Provide the count of lines that hold "materials" and no other output.
**********
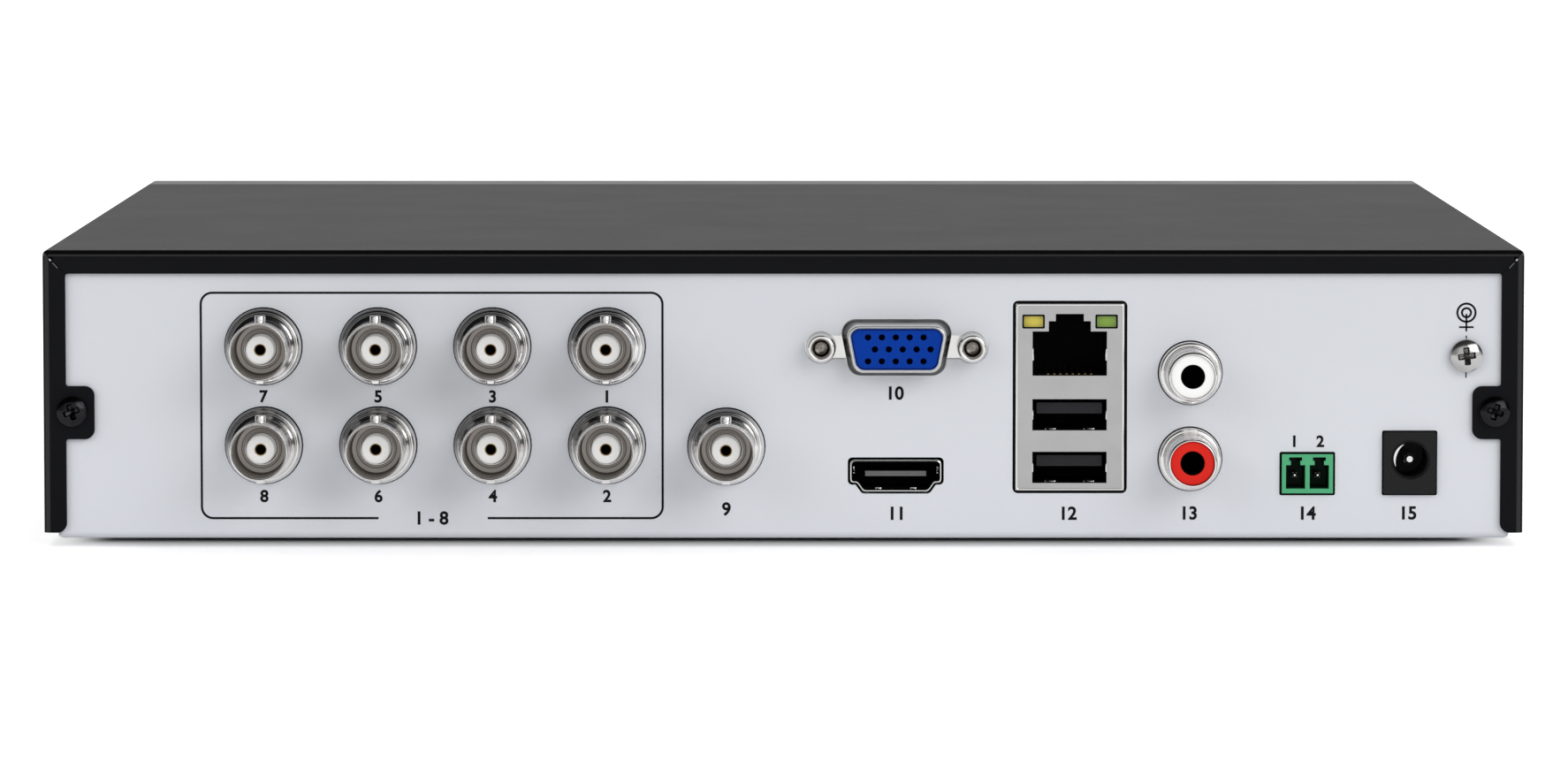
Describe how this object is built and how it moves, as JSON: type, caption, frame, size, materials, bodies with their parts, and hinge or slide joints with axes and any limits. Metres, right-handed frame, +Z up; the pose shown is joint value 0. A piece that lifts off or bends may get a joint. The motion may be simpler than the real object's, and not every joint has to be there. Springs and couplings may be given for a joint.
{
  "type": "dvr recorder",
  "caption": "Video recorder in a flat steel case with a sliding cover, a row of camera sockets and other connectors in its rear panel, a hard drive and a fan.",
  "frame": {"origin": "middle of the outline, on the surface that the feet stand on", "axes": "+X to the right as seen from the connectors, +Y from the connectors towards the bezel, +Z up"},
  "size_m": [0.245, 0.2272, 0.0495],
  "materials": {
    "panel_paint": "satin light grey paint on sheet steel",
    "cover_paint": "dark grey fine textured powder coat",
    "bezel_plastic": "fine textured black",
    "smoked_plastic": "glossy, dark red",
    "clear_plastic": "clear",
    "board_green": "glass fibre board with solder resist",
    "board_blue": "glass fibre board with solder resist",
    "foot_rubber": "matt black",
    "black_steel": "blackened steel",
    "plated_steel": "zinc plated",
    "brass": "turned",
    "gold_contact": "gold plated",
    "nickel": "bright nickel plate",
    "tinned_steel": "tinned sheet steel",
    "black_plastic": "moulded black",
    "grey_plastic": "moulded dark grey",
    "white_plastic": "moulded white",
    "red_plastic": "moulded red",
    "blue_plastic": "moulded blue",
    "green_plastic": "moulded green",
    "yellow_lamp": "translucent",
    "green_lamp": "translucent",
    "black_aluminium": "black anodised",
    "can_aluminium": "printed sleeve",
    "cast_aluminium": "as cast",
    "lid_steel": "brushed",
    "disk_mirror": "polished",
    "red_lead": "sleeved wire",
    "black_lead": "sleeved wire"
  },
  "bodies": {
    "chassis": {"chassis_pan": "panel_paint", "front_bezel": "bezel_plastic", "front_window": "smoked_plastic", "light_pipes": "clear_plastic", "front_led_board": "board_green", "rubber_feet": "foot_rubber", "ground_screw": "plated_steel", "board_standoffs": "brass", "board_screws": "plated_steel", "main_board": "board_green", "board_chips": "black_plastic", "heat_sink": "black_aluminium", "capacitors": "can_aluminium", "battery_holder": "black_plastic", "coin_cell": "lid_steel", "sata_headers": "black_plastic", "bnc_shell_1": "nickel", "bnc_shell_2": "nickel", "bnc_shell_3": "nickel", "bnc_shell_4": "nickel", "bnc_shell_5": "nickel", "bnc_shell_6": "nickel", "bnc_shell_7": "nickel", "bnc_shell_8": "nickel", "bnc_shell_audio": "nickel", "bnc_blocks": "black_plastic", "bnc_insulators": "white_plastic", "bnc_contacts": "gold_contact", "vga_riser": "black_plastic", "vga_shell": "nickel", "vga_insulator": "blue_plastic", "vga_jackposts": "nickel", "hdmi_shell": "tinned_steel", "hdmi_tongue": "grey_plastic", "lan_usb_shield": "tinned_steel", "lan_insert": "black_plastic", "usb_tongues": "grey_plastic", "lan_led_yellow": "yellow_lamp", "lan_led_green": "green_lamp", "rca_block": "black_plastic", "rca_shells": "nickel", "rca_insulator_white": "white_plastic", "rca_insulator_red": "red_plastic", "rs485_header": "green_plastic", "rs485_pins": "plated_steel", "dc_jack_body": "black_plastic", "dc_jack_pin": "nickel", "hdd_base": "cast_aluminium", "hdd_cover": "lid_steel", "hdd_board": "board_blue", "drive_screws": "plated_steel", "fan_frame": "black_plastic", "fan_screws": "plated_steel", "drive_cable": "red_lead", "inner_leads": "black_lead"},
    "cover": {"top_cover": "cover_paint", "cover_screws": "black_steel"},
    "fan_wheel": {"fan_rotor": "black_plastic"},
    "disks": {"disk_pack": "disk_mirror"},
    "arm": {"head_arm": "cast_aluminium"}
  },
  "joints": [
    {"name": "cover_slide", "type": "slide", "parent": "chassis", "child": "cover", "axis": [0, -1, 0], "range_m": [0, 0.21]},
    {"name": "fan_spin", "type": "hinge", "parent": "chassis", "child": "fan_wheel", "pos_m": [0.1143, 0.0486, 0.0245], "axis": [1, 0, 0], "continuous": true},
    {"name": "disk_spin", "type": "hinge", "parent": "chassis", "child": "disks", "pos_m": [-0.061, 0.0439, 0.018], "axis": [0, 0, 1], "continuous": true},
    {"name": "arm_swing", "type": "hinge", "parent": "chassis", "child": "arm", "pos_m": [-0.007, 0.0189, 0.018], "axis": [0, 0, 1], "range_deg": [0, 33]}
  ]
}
**********
RESULT OF THIS TASK
2